The Stages of Alcoholism Part 2

Note this is the second blog of The Stages of Alcoholism. See part one here.



Many people start experimenting with alcohol in high school or college, and often this involves binge drinking. The National Survey on Drug Use and Health reported 6.5 million young people aged 12 to 20 participated in binge drinking in 2010 alone. Binge drinking increases the risk of developing a more severe alcohol problem.

Often, drinking at occasional parties becomes an every-weekend event. A person might drink as an excuse to hang out with friends, to fight stress or boredom, or to deal with depression or anxiety. When this occurs, the drinker begins to have an emotional attachment to alcohol. They use booze to feel good, physically and emotionally.




The line between “problem drinking” and “early stage alcoholism” is blurry. There may be few signs of impairment, even though the alcoholic’s body is building a tolerance for alcohol. Their friends may notice the person can drink more without losing control. They may sense something is different, but might not be able to identify the cause. The early stage alcoholic may drink to deal with stress or life problems. They might have blackouts or memory loss when they drink.

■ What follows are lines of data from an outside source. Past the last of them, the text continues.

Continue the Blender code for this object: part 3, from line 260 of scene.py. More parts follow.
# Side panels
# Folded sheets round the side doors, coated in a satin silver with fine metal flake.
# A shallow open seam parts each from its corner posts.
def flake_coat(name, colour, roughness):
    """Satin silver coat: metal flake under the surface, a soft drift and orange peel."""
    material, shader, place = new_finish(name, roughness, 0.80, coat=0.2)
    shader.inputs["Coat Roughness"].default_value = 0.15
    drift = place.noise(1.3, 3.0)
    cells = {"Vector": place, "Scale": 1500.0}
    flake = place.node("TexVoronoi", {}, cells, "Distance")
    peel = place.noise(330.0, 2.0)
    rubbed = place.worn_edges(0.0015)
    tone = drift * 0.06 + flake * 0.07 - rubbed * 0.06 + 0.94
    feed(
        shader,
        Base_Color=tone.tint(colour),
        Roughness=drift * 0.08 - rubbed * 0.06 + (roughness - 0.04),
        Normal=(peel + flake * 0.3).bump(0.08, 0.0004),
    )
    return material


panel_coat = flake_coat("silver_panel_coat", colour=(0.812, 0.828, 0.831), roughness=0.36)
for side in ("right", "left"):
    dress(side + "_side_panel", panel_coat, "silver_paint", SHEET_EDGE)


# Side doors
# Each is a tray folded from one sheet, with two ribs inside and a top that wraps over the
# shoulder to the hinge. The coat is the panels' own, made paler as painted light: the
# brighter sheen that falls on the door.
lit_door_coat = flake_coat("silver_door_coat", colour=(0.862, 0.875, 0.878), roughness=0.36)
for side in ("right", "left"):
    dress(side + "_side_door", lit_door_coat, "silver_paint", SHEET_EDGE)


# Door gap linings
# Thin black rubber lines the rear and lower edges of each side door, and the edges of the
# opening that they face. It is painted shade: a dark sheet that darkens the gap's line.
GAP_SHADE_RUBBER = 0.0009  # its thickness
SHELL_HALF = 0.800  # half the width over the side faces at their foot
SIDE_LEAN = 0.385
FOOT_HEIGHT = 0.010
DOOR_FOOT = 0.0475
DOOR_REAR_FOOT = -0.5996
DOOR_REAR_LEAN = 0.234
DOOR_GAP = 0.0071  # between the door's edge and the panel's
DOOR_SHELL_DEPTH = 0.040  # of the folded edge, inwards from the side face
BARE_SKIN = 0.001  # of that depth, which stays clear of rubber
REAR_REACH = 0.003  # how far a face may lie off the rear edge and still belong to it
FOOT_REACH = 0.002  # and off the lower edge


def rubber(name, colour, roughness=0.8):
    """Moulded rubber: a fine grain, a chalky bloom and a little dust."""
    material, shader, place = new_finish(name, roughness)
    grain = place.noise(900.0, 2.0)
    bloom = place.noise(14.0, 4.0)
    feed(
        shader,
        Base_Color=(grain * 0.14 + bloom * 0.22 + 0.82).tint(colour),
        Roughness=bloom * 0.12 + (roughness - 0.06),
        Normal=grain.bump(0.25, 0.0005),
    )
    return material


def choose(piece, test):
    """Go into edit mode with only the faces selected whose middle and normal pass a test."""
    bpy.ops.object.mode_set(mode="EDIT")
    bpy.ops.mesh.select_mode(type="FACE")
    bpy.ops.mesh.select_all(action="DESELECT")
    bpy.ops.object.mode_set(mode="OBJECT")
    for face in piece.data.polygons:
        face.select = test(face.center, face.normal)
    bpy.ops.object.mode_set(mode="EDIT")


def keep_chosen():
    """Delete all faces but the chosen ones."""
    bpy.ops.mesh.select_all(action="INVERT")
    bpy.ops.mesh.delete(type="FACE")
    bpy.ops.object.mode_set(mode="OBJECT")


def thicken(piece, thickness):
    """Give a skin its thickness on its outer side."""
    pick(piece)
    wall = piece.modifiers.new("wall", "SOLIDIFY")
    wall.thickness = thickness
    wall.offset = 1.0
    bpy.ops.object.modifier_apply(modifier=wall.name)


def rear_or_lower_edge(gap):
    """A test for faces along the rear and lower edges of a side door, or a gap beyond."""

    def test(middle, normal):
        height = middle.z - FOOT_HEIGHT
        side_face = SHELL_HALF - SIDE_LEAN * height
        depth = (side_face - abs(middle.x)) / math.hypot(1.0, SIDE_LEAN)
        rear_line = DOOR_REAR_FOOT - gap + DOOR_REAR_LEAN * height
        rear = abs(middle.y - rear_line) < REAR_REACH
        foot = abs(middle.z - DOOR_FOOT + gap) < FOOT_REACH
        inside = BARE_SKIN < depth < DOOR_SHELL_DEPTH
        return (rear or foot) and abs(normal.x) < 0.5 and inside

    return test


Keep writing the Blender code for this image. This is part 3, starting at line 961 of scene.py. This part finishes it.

Early stage alcoholics start to experience some consequences from their drinking, such as sleep problems, increased depression, worsening hangovers, problems being in social situations without drinking, or even relationship problems as a result of their drinking. They still enjoy drinking too much to care about the negative effects, though.



A person in the middle stage of alcoholism requires alcohol to enjoy social activities. It is nearly impossible for them to reduce or stop their consumption because they have become physically dependent on alcohol. When they try to stop, they experience withdrawal symptoms like cravings and irritability. They have a pattern of using alcohol even though it causes problems in several areas of their lives.

The Mayo Clinic identifies middle stage alcoholics as people whose attachment to alcohol has taken over their routine, and who have lost control over their use of alcohol. The alcoholic notices both physical and social problems related to their drinking, but they cannot stop drinking. Blackouts become a regular occurrence, and withdrawal symptoms get progressively more severe.

Pre-existing mental health conditions also get worse as the effects of alcohol impact them. Many alcoholics start hiding their alcohol, making excuses for their drinking, and losing interest in their appearance. Relationships disintegrate, jobs are lost, and legal problems multiply.



Late stage alcoholics no longer drink for fun. They are physically and mentally addicted to alcohol, and they drink to stay alive. Without alcohol in their system, withdrawal symptoms are too severe to tolerate. They may even be fatal if the person tries to go “cold turkey” and detox from alcohol without medical help. Late stage alcoholics drink daily, and they experience severe consequences in all areas of their lives. Alcoholism has all but destroyed their health, family, work, finances, social relationships, and criminal records. They may have been to treatment multiple times, whether voluntarily or ordered by the court system.



Even early stage alcohol use disorder leads to problems. The deeper a person sinks into alcoholism, the more difficult it is to treat. If you feel you have a problem or your family or friends are worried about your drinking, it is time to talk to a professional about getting help.

Detox from alcohol is never enough. Treatment involves detox as well as recovery and learning to live and cope with all of life’s situations without using alcohol. Often recovery requires relearning life skills and rebuilding relationships with family, employers, a new social group, and positive role models.

Alcoholics need lifelong support to stay alcohol-free. Once an alcoholic loses control over alcohol, regaining it is nearly impossible. Alcoholism is a life-threatening alcohol allergy.

People with alcohol problems should consult a trained addiction specialist as soon as possible, to determine the best course of treatment for them. Although it may seem impossible, people with middle and late stage alcohol use disorder can and do find lasting recovery with professional help. Quality continuum of care treatment is essential.